During Dhreima’s first year of operations, children stayed an average of four or five months before being placed, but now the average stay is a month or less. The last arrival was placed within 10 days. Now nearly a dozen families wait for the next orphan to arrive.
In May 2008, Ms al Mutawa took her baby girl, now named Reem, home for the first time. “Totally, completely, right away she was my baby,” she said, showing a photo of a smiling brown-eyed girl on her phone. “Now she is two years old, very naughty, very funny and very intelligent.”
Dhreima requires each foster couple to sign a contract committing to tell the child of its provenance.
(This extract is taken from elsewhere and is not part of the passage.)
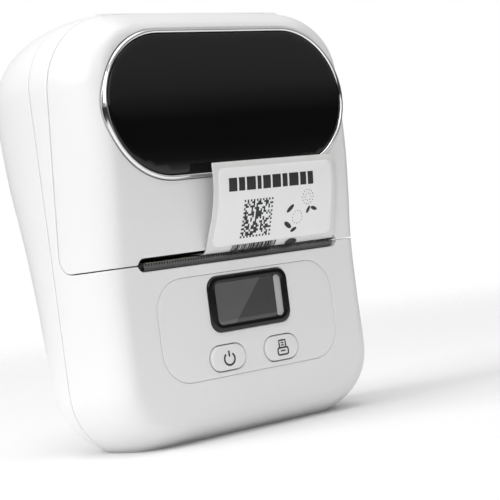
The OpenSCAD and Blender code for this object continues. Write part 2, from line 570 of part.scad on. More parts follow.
// printed strip that curls up ahead of the slot: [height, forward at left edge, forward at right edge]
TAIL = [[46.0, -18.2, -18.2], [46.0, -19.6, -19.6], [46.4, -20.5, -20.5], [47.2, -21.2, -21.1], [48.6, -21.9, -21.6], [51, -23.2, -22.2],
    [54, -24.9, -22.9], [58, -26.6, -24.0], [62, -27.6, -24.7], [65, -27.9, -24.9], [67.8, -28.0, -24.8]];
module sheet(x0, x1, i0, i1, off, th, top = 0) {
    n = 6;
    m = i1 - i0;
    function fx(k) = x0 + (x1 - x0) * k / n;
    function fy(i, k) = let(u = (fx(k) - (web_x1 - web_w)) / web_w) TAIL[i][1] + (TAIL[i][2] - TAIL[i][1]) * u;
    function nrm(i) = let(a = TAIL[max(i - 1, 0)], b = TAIL[min(i + 1, len(TAIL) - 1)], dy = b[1] - a[1], dz = b[0] - a[0], l = sqrt(dy * dy + dz * dz))
        [-dz / l, dy / l];
    pts = concat(
        [for (i = [i0:i1]) for (k = [0:n]) [fx(k), fy(i, k) + nrm(i)[0] * off, TAIL[i][0] + nrm(i)[1] * off + (i == i1 ? top : 0)]],
        [for (i = [i0:i1]) for (k = [0:n]) [fx(k), fy(i, k) + nrm(i)[0] * (off + th), TAIL[i][0] + nrm(i)[1] * (off + th) + (i == i1 ? top : 0)]]);
    b = (m + 1) * (n + 1);
    function id(i, k) = i * (n + 1) + k;
    polyhedron(points = pts, faces = concat(
        [for (i = [0:m - 1]) for (k = [0:n - 1]) for (f = [[id(i, k), id(i, k + 1), id(i + 1, k + 1)], [id(i, k), id(i + 1, k + 1), id(i + 1, k)]]) f],
        [for (i = [0:m - 1]) for (k = [0:n - 1]) for (f = [[b + id(i, k), b + id(i + 1, k + 1), b + id(i, k + 1)], [b + id(i, k), b + id(i + 1, k), b + id(i + 1, k + 1)]]) f],
        [for (k = [0:n - 1]) for (f = [[id(0, k), b + id(0, k + 1), id(0, k + 1)], [id(0, k), b + id(0, k), b + id(0, k + 1)],
            [id(m, k), id(m, k + 1), b + id(m, k + 1)], [id(m, k), b + id(m, k + 1), b + id(m, k)]]) f],
        [for (i = [0:m - 1]) for (f = [[id(i, 0), id(i + 1, 0), b + id(i + 1, 0)], [id(i, 0), b + id(i + 1, 0), b + id(i, 0)],
            [id(i, n), b + id(i + 1, n), id(i + 1, n)], [id(i, n), b + id(i, n), b + id(i + 1, n)]]) f]), convexity = 6);
}
module label_tail() color(paper) at() sheet(web_x1 - web_w, web_x1, 0, 10, 0, 0.15);
module printed_label() color([1, 1, 1]) at() sheet(web_x1 - web_w + 1.5, web_x1 - 1.5, 3, 10, 0.2, 0.12, -1.4);

module label_roll() color(paper) at() difference() {
    rod(web_x1 - web_w, web_x1, RY, RZ, roll_r, 96);
    rod(-40, 40, RY, RZ, 7.05, 64);
}
module roll_core() color([0.85, 0.83, 0.78]) at() difference() {
    rod(web_x1 - web_w - 0.2, web_x1 + 0.2, RY, RZ, 7.05, 64);
    rod(-40, 40, RY, RZ, 6, 64);
}
// cheek disc with a boss that carries the core
module guide_disc(x0, x1, xb0, xb1) {
    rod(x0, x1, RY, RZ, 13, 64);
    rod(xb0, xb1, RY, RZ, 5.9, 48);
}
module fixed_roll_guide() color([0.16, 0.16, 0.17]) at() {
    guide_disc(web_x1 + 0.6, CR[0], web_x1 - 4, web_x1 + 1);
}
gx = web_x1 - web_w;
module sliding_roll_guide() color([0.16, 0.16, 0.17]) at() difference() {
    union() {
        guide_disc(gx - 1.9, gx - 0.6, gx - 1, gx + 4);
        along_x(gx - 1.9, gx - 0.6) polygon([[RY, RZ - 12], [RY + 12, RZ - 5], [18.6, 65.5], [18.9, 58.2], [15.2, 58.2], [14.2, 64]]);
        rod(gx - 5, gx + 1.4, RAIL[0], RAIL[1], 2.2, 40);
    }
    rod(gx - 6, gx + 3, RAIL[0], RAIL[1], 1.56);
}
module guide_rail() color(steel) at() rod(CL[0], CR[1], RAIL[0], RAIL[1], 1.5);

// curved cradle behind the roll and the chute under the backing
module paper_tray() color([0.2, 0.2, 0.21]) at() difference() {
    ro = 20;
    th = 1.2;
    q = 1.4;            // the chute lies this far outside the backing
    a1 = w_n;
    P0 = W0 + (ro - roll_r - 0.1) * [cos(w_n), sin(w_n)];
    P1 = W1 + q * [cos(w_n), sin(w_n)];
    e = [sin(w_n), -cos(w_n)];
    along_x(CL[1] + 0.05, CR[0] - 0.05) polygon(concat(
        arc([RY, RZ], ro, 8, a1, 10), [P1 - 3 * e],
        [P1 - 3 * e + th * [cos(w_n), sin(w_n)]], arc([RY, RZ], ro + th, a1, 8, 10)));
    // slot for the sliding guide and openings for the fixed guide and the sensor
    box(-31, gx - 0.2, 12, 30, 60, 76);
    box(-4.4, 8.4, -14, 1.2, 44, 56);
}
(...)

In the past, many families waited until high school or later to tell their children their family circumstance. “At that age, when they find out they are shocked and leave home,” said Mr Kamal, who advises foster parents to tell the child as soon as possible.
Ms al Mutawa plans to tell Reem soon. “It will happen in the coming months and years, Insh’allah,” she said. “But not until she gets a little older.”
Ms al Mutawa applauded Dhreima’s efforts to move towards full adoption. Her foster daughter is not a full Qatari citizen, like her and her husband, but rather a naturalised Qatari – a lesser standing that is reflected on passports and other official documents.
She hoped the passing on of the family name, if legally approved, would change that. “This would be great,” said Ms al Mutawa. “It was not possible when we adopted.”